Fenwick claimed Jabloteh made the largest contribution to the Soca Warriors with two Pro League starters, Cyd Gray and Aurtis Whitley, and five former members and fellow World Cup stars, Cornell Glen, Collin Samuel, Kelvin Jack, Brent Sancho and Collin Samuel. Past and present Jabloteh strikers Jason Scotland and Anthony Wolfe were also in the 2006 Germany squad.

Fenwick criticised ex-national coach Leo Beenhakker for failing to appreciate the input of the Pro League and suggested that his boys were seen as inferior replacements when the overseas players were unavailable.

"Every single opportunity they have, they take our players away," said Fenwick, "and they are just discarded when the most serious games come along which are Fifa recognised.

"It is unfair on the players and is badly communicated to them. It knocks their confidence and we are the ones who have to pick up the pieces."

Jabloteh chairman Jerry Hospedales voiced his disapproval over the T&TFF allegedly contacting Baptiste and Daniel directly rather than through their employers. He also wondered whether the decision to select the pair ahead of World Cup stars Gray and Whitley had anything to do with the looming court action by the Warriors against the T&TFF.
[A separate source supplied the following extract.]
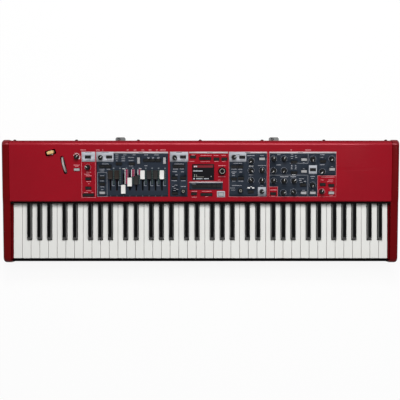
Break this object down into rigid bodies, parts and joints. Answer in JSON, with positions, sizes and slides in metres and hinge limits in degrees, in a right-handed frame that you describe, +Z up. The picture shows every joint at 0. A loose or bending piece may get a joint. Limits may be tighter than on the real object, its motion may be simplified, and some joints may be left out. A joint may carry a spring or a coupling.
{
  "type": "stage keyboard",
  "caption": "Stage keyboard: piano-size keys between end cheeks, a sloped red panel with drawbars, knobs, buttons, a display, a pitch stick and a wheel, and sockets at the rear.",
  "frame": {"origin": "on the floor under the feet, midway between the outer faces of the end cheeks and midway between the front of the cheeks and the rear edge of the stand brackets", "axes": "+X to the player's right along the keys, +Y away from the player, +Z up"},
  "size_m": [1.068, 0.337, 0.1196],
  "materials": {
    "red_paint": "deep red powder coat on sheet metal, satin with a fine grain",
    "dark_red_paint": "dark red gloss lacquer over shaped timber",
    "black_steel": "matt black powder coat on sheet metal",
    "black_plastic": "black moulding, finely grained",
    "key_white": "off-white key plastic, polished",
    "key_black": "black key plastic, satin",
    "bare_aluminium": "folded sheet, bare",
    "spring_steel": "bright",
    "board_green": "green solder mask on glass-fibre board, with black knobs",
    "silicone": "grey silicone, with light and dark button caps",
    "rubber": "black, matt",
    "wood": "light hardwood, oiled",
    "stone": "pale stone look, honed",
    "drawbar_brown": "dark brown moulding",
    "drawbar_white": "white moulding",
    "display_glass": "dark display window",
    "bracket_grey": "dark grey coat on steel"
  },
  "bodies": {
    "case": {"bottom_tray": "black_steel", "rear_panel": "black_steel", "top_panel": "red_paint", "left_end_cheek": "dark_red_paint", "right_end_cheek": "dark_red_paint", "key_slip": "black_plastic", "keybed_frame": "bare_aluminium", "key_pivot_rod": "spring_steel", "key_spring_comb": "spring_steel", "key_contact_strip": "silicone", "control_board": "board_green", "display_lens": "display_glass", "power_supply": "bare_aluminium", "power_inlet": "black_plastic", "rear_sockets": "black_plastic", "left_stand_bracket": "bracket_grey", "right_stand_bracket": "bracket_grey", "front_left_foot": "rubber", "front_right_foot": "rubber", "rear_left_foot": "rubber", "rear_right_foot": "rubber"},
    "bass_white_keys": {"bass_white_keys": "key_white"},
    "bass_black_keys": {"bass_black_keys": "key_black"},
    "key_c4": {"key_c4": "key_white"},
    "key_c_sharp4": {"key_c_sharp4": "key_black"},
    "key_d4": {"key_d4": "key_white"},
    "key_d_sharp4": {"key_d_sharp4": "key_black"},
    "key_e4": {"key_e4": "key_white"},
    "key_f4": {"key_f4": "key_white"},
    "key_f_sharp4": {"key_f_sharp4": "key_black"},
    "key_g4": {"key_g4": "key_white"},
    "key_g_sharp4": {"key_g_sharp4": "key_black"},
    "key_a4": {"key_a4": "key_white"},
    "key_a_sharp4": {"key_a_sharp4": "key_black"},
    "key_b4": {"key_b4": "key_white"},
    "treble_white_keys": {"treble_white_keys": "key_white"},
    "treble_black_keys": {"treble_black_keys": "key_black"},
    "left_button_mat": {"left_button_mat": "silicone"},
    "centre_button_mat": {"centre_button_mat": "silicone"},
    "right_button_mat": {"right_button_mat": "silicone"},
    "master_level_knob": {"master_level_knob": "black_plastic"},
    "organ_volume_knob": {"organ_volume_knob": "black_plastic"},
    "piano_volume_knob": {"piano_volume_knob": "black_plastic"},
    "synth_volume_knob": {"synth_volume_knob": "black_plastic"},
    "filter_knob": {"filter_knob": "black_plastic"},
    "effect_rate_knob": {"effect_rate_knob": "black_plastic"},
    "reverb_knob": {"reverb_knob": "black_plastic"},
    "program_dial": {"program_dial": "black_plastic"},
    "drawbar_1": {"drawbar_1": "drawbar_brown"},
    "drawbar_2": {"drawbar_2": "drawbar_brown"},
    "drawbar_3": {"drawbar_3": "drawbar_white"},
    "drawbar_4": {"drawbar_4": "drawbar_white"},
    "drawbar_5": {"drawbar_5": "black_plastic"},
    "drawbar_6": {"drawbar_6": "drawbar_white"},
    "drawbar_7": {"drawbar_7": "black_plastic"},
    "drawbar_8": {"drawbar_8": "black_plastic"},
    "drawbar_9": {"drawbar_9": "drawbar_white"},
    "pitch_stick": {"pitch_stick": "wood"},
    "mod_wheel": {"mod_wheel": "stone"},
    "power_switch": {"power_switch": "black_plastic"}
  },
  "joints": [
    {"name": "bass_whites_press", "type": "hinge", "parent": "case", "child": "bass_white_keys", "pos_m": [0, 0.03, 0.061], "axis": [1, 0, 0], "range_deg": [0, 3.02], "stiffness_Nm_per_rad": 19, "springref_deg": -11.46},
    {"name": "bass_blacks_press", "type": "hinge", "parent": "case", "child": "bass_black_keys", "pos_m": [0, 0.03, 0.061], "axis": [1, 0, 0], "range_deg": [0, 3.02], "stiffness_Nm_per_rad": 10.4, "springref_deg": -11.46},
    {"name": "c4_press", "type": "hinge", "parent": "case", "child": "key_c4", "pos_m": [-0.04714, 0.03, 0.061], "axis": [1, 0, 0], "range_deg": [0, 3.02], "stiffness_Nm_per_rad": 1, "springref_deg": -11.46},
    {"name": "c_sharp4_press", "type": "hinge", "parent": "case", "child": "key_c_sharp4", "pos_m": [-0.03771, 0.03, 0.061], "axis": [1, 0, 0], "range_deg": [0, 3.02], "stiffness_Nm_per_rad": 0.8, "springref_deg": -11.46},
    {"name": "d4_press", "type": "hinge", "parent": "case", "child": "key_d4", "pos_m": [-0.02357, 0.03, 0.061], "axis": [1, 0, 0], "range_deg": [0, 3.02], "stiffness_Nm_per_rad": 1, "springref_deg": -11.46},
    {"name": "d_sharp4_press", "type": "hinge", "parent": "case", "child": "key_d_sharp4", "pos_m": [-0.00944, 0.03, 0.061], "axis": [1, 0, 0], "range_deg": [0, 3.02], "stiffness_Nm_per_rad": 0.8, "springref_deg": -11.46},
    {"name": "e4_press", "type": "hinge", "parent": "case", "child": "key_e4", "pos_m": [0, 0.03, 0.061], "axis": [1, 0, 0], "range_deg": [0, 3.02], "stiffness_Nm_per_rad": 1, "springref_deg": -11.46},
    {"name": "f4_press", "type": "hinge", "parent": "case", "child": "key_f4", "pos_m": [0.02357, 0.03, 0.061], "axis": [1, 0, 0], "range_deg": [0, 3.02], "stiffness_Nm_per_rad": 1, "springref_deg": -11.46},
    {"name": "f_sharp4_press", "type": "hinge", "parent": "case", "child": "key_f_sharp4", "pos_m": [0.03183, 0.03, 0.061], "axis": [1, 0, 0], "range_deg": [0, 3.02], "stiffness_Nm_per_rad": 0.8, "springref_deg": -11.46},
    {"name": "g4_press", "type": "hinge", "parent": "case", "child": "key_g4", "pos_m": [0.04714, 0.03, 0.061], "axis": [1, 0, 0], "range_deg": [0, 3.02], "stiffness_Nm_per_rad": 1, "springref_deg": -11.46},
    {"name": "g_sharp4_press", "type": "hinge", "parent": "case", "child": "key_g_sharp4", "pos_m": [0.05893, 0.03, 0.061], "axis": [1, 0, 0], "range_deg": [0, 3.02], "stiffness_Nm_per_rad": 0.8, "springref_deg": -11.46},
    {"name": "a4_press", "type": "hinge", "parent": "case", "child": "key_a4", "pos_m": [0.07071, 0.03, 0.061], "axis": [1, 0, 0], "range_deg": [0, 3.02], "stiffness_Nm_per_rad": 1, "springref_deg": -11.46},
    {"name": "a_sharp4_press", "type": "hinge", "parent": "case", "child": "key_a_sharp4", "pos_m": [0.08602, 0.03, 0.061], "axis": [1, 0, 0], "range_deg": [0, 3.02], "stiffness_Nm_per_rad": 0.8, "springref_deg": -11.46},
    {"name": "b4_press", "type": "hinge", "parent": "case", "child": "key_b4", "pos_m": [0.09429, 0.03, 0.061], "axis": [1, 0, 0], "range_deg": [0, 3.02], "stiffness_Nm_per_rad": 1, "springref_deg": -11.46},
    {"name": "treble_whites_press", "type": "hinge", "parent": "case", "child": "treble_white_keys", "pos_m": [0, 0.03, 0.061], "axis": [1, 0, 0], "range_deg": [0, 3.02], "stiffness_Nm_per_rad": 17, "springref_deg": -11.46},
    {"name": "treble_blacks_press", "type": "hinge", "parent": "case", "child": "treble_black_keys", "pos_m": [0, 0.03, 0.061], "axis": [1, 0, 0], "range_deg": [0, 3.02], "stiffness_Nm_per_rad": 9.6, "springref_deg": -11.46},
    {"name": "left_buttons_press", "type": "slide", "parent": "case", "child": "left_button_mat", "axis": [0, 0.0663, -0.9978], "range_m": [0, 0.001], "stiffness_N_per_m": 800, "springref_m": -0.003},
    {"name": "centre_buttons_press", "type": "slide", "parent": "case", "child": "centre_button_mat", "axis": [0, 0.0663, -0.9978], "range_m": [0, 0.001], "stiffness_N_per_m": 800, "springref_m": -0.003},
    {"name": "right_buttons_press", "type": "slide", "parent": "case", "child": "right_button_mat", "axis": [0, 0.0663, -0.9978], "range_m": [0, 0.001], "stiffness_N_per_m": 800, "springref_m": -0.003},
    {"name": "master_level_turn", "type": "hinge", "parent": "case", "child": "master_level_knob", "pos_m": [-0.332, 0.11444, 0.10573], "axis": [0, -0.0663, 0.9978], "range_deg": [-110, 190]},
    {"name": "organ_volume_turn", "type": "hinge", "parent": "case", "child": "organ_volume_knob", "pos_m": [-0.2682, 0.11235, 0.10559], "axis": [0, -0.0663, 0.9978], "range_deg": [-100, 200]},
    {"name": "piano_volume_turn", "type": "hinge", "parent": "case", "child": "piano_volume_knob", "pos_m": [-0.0695, 0.11235, 0.10559], "axis": [0, -0.0663, 0.9978], "range_deg": [-20, 280]},
    {"name": "synth_volume_turn", "type": "hinge", "parent": "case", "child": "synth_volume_knob", "pos_m": [0.0897, 0.11345, 0.10567], "axis": [0, -0.0663, 0.9978], "range_deg": [-75, 225]},
    {"name": "filter_turn", "type": "hinge", "parent": "case", "child": "filter_knob", "pos_m": [0.1359, 0.10317, 0.10499], "axis": [0, -0.0663, 0.9978], "range_deg": [-280, 20]},
    {"name": "effect_rate_turn", "type": "hinge", "parent": "case", "child": "effect_rate_knob", "pos_m": [0.1963, 0.10886, 0.10536], "axis": [0, -0.0663, 0.9978], "range_deg": [-150, 150]},
    {"name": "reverb_turn", "type": "hinge", "parent": "case", "child": "reverb_knob", "pos_m": [0.3523, 0.10886, 0.10536], "axis": [0, -0.0663, 0.9978], "range_deg": [-300, 0]},
    {"name": "program_dial_turn", "type": "hinge", "parent": "case", "child": "program_dial", "pos_m": [0.058, 0.07633, 0.1032], "axis": [0, -0.0663, 0.9978], "continuous": true},
    {"name": "drawbar_1_slide", "type": "slide", "parent": "case", "child": "drawbar_1", "axis": [0, -0.9978, -0.0663], "range_m": [0, 0.039]},
    {"name": "drawbar_2_slide", "type": "slide", "parent": "case", "child": "drawbar_2", "axis": [0, -0.9978, -0.0663], "range_m": [0, 0.039]},
    {"name": "drawbar_3_slide", "type": "slide", "parent": "case", "child": "drawbar_3", "axis": [0, -0.9978, -0.0663], "range_m": [-0.039, 0]},
    {"name": "drawbar_4_slide", "type": "slide", "parent": "case", "child": "drawbar_4", "axis": [0, -0.9978, -0.0663], "range_m": [-0.0195, 0.0195]},
    {"name": "drawbar_5_slide", "type": "slide", "parent": "case", "child": "drawbar_5", "axis": [0, -0.9978, -0.0663], "range_m": [-0.01463, 0.02438]},
    {"name": "drawbar_6_slide", "type": "slide", "parent": "case", "child": "drawbar_6", "axis": [0, -0.9978, -0.0663], "range_m": [0, 0.039]},
    {"name": "drawbar_7_slide", "type": "slide", "parent": "case", "child": "drawbar_7", "axis": [0, -0.9978, -0.0663], "range_m": [0, 0.039]},
    {"name": "drawbar_8_slide", "type": "slide", "parent": "case", "child": "drawbar_8", "axis": [0, -0.9978, -0.0663], "range_m": [0, 0.039]},
    {"name": "drawbar_9_slide", "type": "slide", "parent": "case", "child": "drawbar_9", "axis": [0, -0.9978, -0.0663], "range_m": [0, 0.039]},
    {"name": "pitch_stick_bend", "type": "hinge", "parent": "case", "child": "pitch_stick", "pos_m": [-0.402, 0.12691, 0.08852], "axis": [-0.2588, 0.9638, 0.064], "range_deg": [-9, 9], "stiffness_Nm_per_rad": 0.3},
    {"name": "mod_wheel_roll", "type": "hinge", "parent": "case", "child": "mod_wheel", "pos_m": [-0.367, 0.09344, 0.087], "axis": [-0.9732, -0.2295, -0.0152], "range_deg": [0, 70]},
    {"name": "power_switch_rock", "type": "hinge", "parent": "case", "child": "power_switch", "pos_m": [0.375, 0.14794, 0.045], "axis": [1, 0, 0], "range_deg": [-16, 0]}
  ]
}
Caledonia AIA midfielder Densill Theobald is the only World Cup player in the present training squad although he might be ruled out by an ankle injury.

Fenwick and Hospedales insisted that Jabloteh was a victim and not the antagonist.
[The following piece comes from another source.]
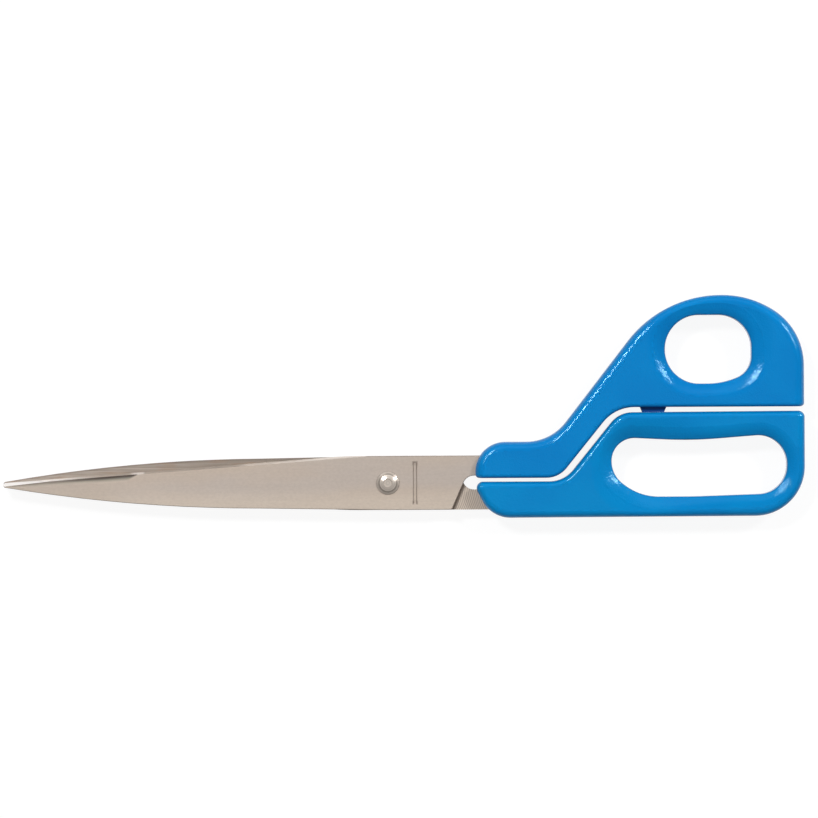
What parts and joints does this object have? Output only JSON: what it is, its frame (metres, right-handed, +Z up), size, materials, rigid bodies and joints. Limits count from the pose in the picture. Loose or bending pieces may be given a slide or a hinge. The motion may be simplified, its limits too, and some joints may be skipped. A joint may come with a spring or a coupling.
{
  "type": "office scissors",
  "caption": "Long office shears with bevelled steel blades on a riveted pivot, bent plastic handles with a thumb bow and a wide finger bow, and a stop buffer between them.",
  "frame": {"origin": "under the middle of the closed scissors, on the plane that the handles lie on", "axes": "+X from the points to the handles, +Y from the finger bow to the thumb bow, +Z up, out of the front blade's outer face"},
  "size_m": [0.2802, 0.0776, 0.01],
  "materials": {
    "blade_steel": "brushed lengthwise, ground bevels",
    "rivet_steel": "satin",
    "handle_plastic": "glossy, with a fine moulded grain",
    "buffer_plastic": "satin"
  },
  "bodies": {
    "finger_half": {"rear_blade": "blade_steel", "finger_handle": "handle_plastic", "pivot_rivet": "rivet_steel", "rivet_washer": "rivet_steel"},
    "thumb_half": {"front_blade": "blade_steel", "thumb_handle": "handle_plastic", "stop_buffer": "buffer_plastic"}
  },
  "joints": [
    {"name": "pivot", "type": "hinge", "parent": "finger_half", "child": "thumb_half", "pos_m": [-0.00565, -0.0264, 0.005], "axis": [0, 0, 1], "range_deg": [0, 145]}
  ]
}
"The thing started with a failure (by the CFU) to meet their obligations properly, which was to conclude the CFU club tournament before December 31," said Hospedales.

There is hope for an improvement in future fixtures, however, as the T&TFF recently scheduled a meeting with the aim of harmonising the 2007 football calendar. Hospedales, who claimed to have made similar requests without success in the past, was not surprised.

Hospedales explained that Jabloteh was twice forced to play League and FA Cup matches within 48 hours so as to facilitate the CFU fixtures. In a thinly veiled reference to new Pro League champions, Joe Public, he suggested that he did not expect such problems this year.

"The CFU Champions Cup in 2007 will be the best run ever," said Hospedales. "Who came first in the (2006) Pro League? I bet there will be no conflict between the (CFU) fixtures and the Pro League fixtures this time."

Trinidad and Tobago kick off the 2007 Caribbean Cup at 6 p.m. on Friday. The Warriors face Barbados at the Hasely Crawford Stadium in the first game of a double-header.